DIRECTIONS FOR THIS TASK: Write out the whole listing again, exactly.

INFORMATION PROVIDED:
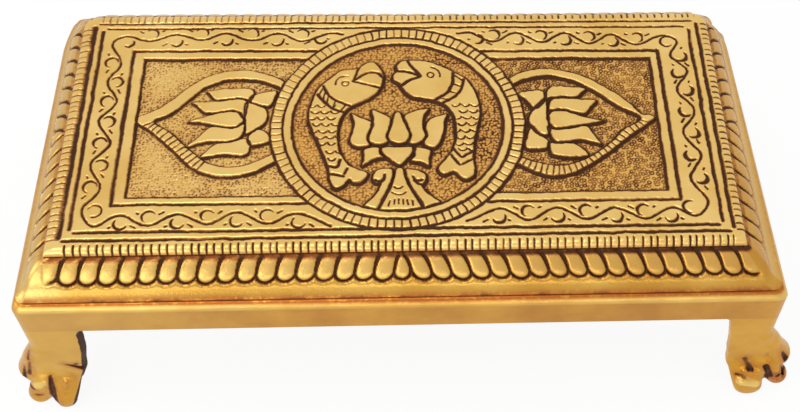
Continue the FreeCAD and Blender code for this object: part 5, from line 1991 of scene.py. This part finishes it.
def lay_floor():
    """A wide pale floor at the height of the feet."""
    points = [(x * FLOOR_HALF, y * FLOOR_HALF, 0.0) for x, y in ((-1, -1), (1, -1), (1, 1), (-1, 1))]
    floor = piece_from("floor", points, [(0, 1, 2, 3)])
    material = bpy.data.materials.new("pale_floor")
    material.use_nodes = True
    tree = material.node_tree
    shader = tree.nodes["Principled BSDF"]
    shader.inputs["Base Color"].default_value = (FLOOR_GREY, FLOOR_GREY, FLOOR_GREY, 1.0)
    shader.inputs["Roughness"].default_value = 0.85
    shader.inputs["Specular IOR Level"].default_value = 0.1
    seen = seen_by_eye(tree)
    glow = add(tree, "ShaderNodeEmission")
    blend = add(tree, "ShaderNodeMixShader")
    tree.links.new(sums(tree, "MULTIPLY", seen, FLOOR_GLOW), blend.inputs["Fac"])
    tree.links.new(shader.outputs["BSDF"], blend.inputs[1])
    tree.links.new(glow.outputs["Emission"], blend.inputs[2])
    tree.links.new(blend.outputs["Shader"], tree.nodes["Material Output"].inputs["Surface"])
    floor.data.materials.append(material)
    return floor


def paint_sky():
    """An even pale sky, white where the camera sees it."""
    world = bpy.data.worlds.new("sky")
    bpy.context.scene.world = world
    world.use_nodes = True
    tree = world.node_tree
    shade = tree.nodes["Background"]
    seen = seen_by_eye(tree)
    strength = sums(tree, "ADD", sums(tree, "MULTIPLY", seen, 1.0 - SKY_STRENGTH), SKY_STRENGTH)
    shade.inputs["Color"].default_value = (1.0, 1.0, 1.0, 1.0)
    tree.links.new(strength, shade.inputs["Strength"])
    return world


floor = lay_floor()
sky = paint_sky()
print("laid", floor.name, "under", sky.name)

# %% Hang the lamps
# each lamp's place, the point that it faces, its width and height, and its power
LAMPS = {
    "front left": ((-0.6, -0.85, 0.5), (-0.05, 0.0, 0.05), (0.5, 0.5), 1.9),
    "low front": ((-0.2, -1.4, 0.25), (0.0, 0.0, 0.05), (1.3, 0.25), 2.2),
    "overhead": ((-0.25, -0.2, 1.3), (0.0, 0.0, 0.06), (0.6, 0.6), 3.0),
    "left": ((-1.0, -0.1, 0.6), (0.0, 0.0, 0.05), (0.5, 0.5), 1.6),
}


def hang_lamp(name, place, aim, size, power):
    """A soft lamp of a width and height in metres and a power in watts, turned towards a point."""
    data = bpy.data.lights.new(name, "AREA")
    data.shape = "RECTANGLE"
    data.size, data.size_y = size
    data.energy = power
    lamp = bpy.data.objects.new(name, data)
    bpy.context.scene.collection.objects.link(lamp)
    lamp.location = place
    lamp.rotation_mode = "QUATERNION"
    lamp.rotation_quaternion = (Vector(place) - Vector(aim)).to_track_quat("Z", "Y")
    return lamp


for name, facts in LAMPS.items():
    hang_lamp(name, *facts)
bpy.context.scene.view_settings.view_transform = "Standard"
print("lamps", list(LAMPS))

TASK SOLUTION:
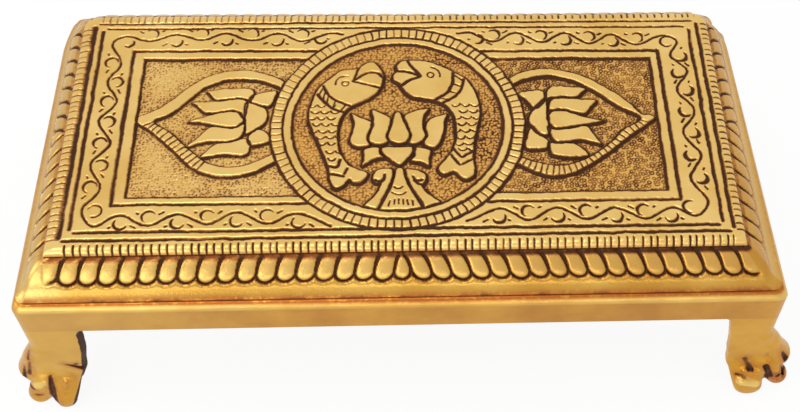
Continue the FreeCAD and Blender code for this object: part 5, from line 1991 of scene.py. This part finishes it.
def lay_floor():
    """A wide pale floor at the height of the feet."""
    points = [(x * FLOOR_HALF, y * FLOOR_HALF, 0.0) for x, y in ((-1, -1), (1, -1), (1, 1), (-1, 1))]
    floor = piece_from("floor", points, [(0, 1, 2, 3)])
    material = bpy.data.materials.new("pale_floor")
    material.use_nodes = True
    tree = material.node_tree
    shader = tree.nodes["Principled BSDF"]
    shader.inputs["Base Color"].default_value = (FLOOR_GREY, FLOOR_GREY, FLOOR_GREY, 1.0)
    shader.inputs["Roughness"].default_value = 0.85
    shader.inputs["Specular IOR Level"].default_value = 0.1
    seen = seen_by_eye(tree)
    glow = add(tree, "ShaderNodeEmission")
    blend = add(tree, "ShaderNodeMixShader")
    tree.links.new(sums(tree, "MULTIPLY", seen, FLOOR_GLOW), blend.inputs["Fac"])
    tree.links.new(shader.outputs["BSDF"], blend.inputs[1])
    tree.links.new(glow.outputs["Emission"], blend.inputs[2])
    tree.links.new(blend.outputs["Shader"], tree.nodes["Material Output"].inputs["Surface"])
    floor.data.materials.append(material)
    return floor


def paint_sky():
    """An even pale sky, white where the camera sees it."""
    world = bpy.data.worlds.new("sky")
    bpy.context.scene.world = world
    world.use_nodes = True
    tree = world.node_tree
    shade = tree.nodes["Background"]
    seen = seen_by_eye(tree)
    strength = sums(tree, "ADD", sums(tree, "MULTIPLY", seen, 1.0 - SKY_STRENGTH), SKY_STRENGTH)
    shade.inputs["Color"].default_value = (1.0, 1.0, 1.0, 1.0)
    tree.links.new(strength, shade.inputs["Strength"])
    return world


floor = lay_floor()
sky = paint_sky()
print("laid", floor.name, "under", sky.name)

# %% Hang the lamps
# each lamp's place, the point that it faces, its width and height, and its power
LAMPS = {
    "front left": ((-0.6, -0.85, 0.5), (-0.05, 0.0, 0.05), (0.5, 0.5), 1.9),
    "low front": ((-0.2, -1.4, 0.25), (0.0, 0.0, 0.05), (1.3, 0.25), 2.2),
    "overhead": ((-0.25, -0.2, 1.3), (0.0, 0.0, 0.06), (0.6, 0.6), 3.0),
    "left": ((-1.0, -0.1, 0.6), (0.0, 0.0, 0.05), (0.5, 0.5), 1.6),
}


def hang_lamp(name, place, aim, size, power):
    """A soft lamp of a width and height in metres and a power in watts, turned towards a point."""
    data = bpy.data.lights.new(name, "AREA")
    data.shape = "RECTANGLE"
    data.size, data.size_y = size
    data.energy = power
    lamp = bpy.data.objects.new(name, data)
    bpy.context.scene.collection.objects.link(lamp)
    lamp.location = place
    lamp.rotation_mode = "QUATERNION"
    lamp.rotation_quaternion = (Vector(place) - Vector(aim)).to_track_quat("Z", "Y")
    return lamp


for name, facts in LAMPS.items():
    hang_lamp(name, *facts)
bpy.context.scene.view_settings.view_transform = "Standard"
print("lamps", list(LAMPS))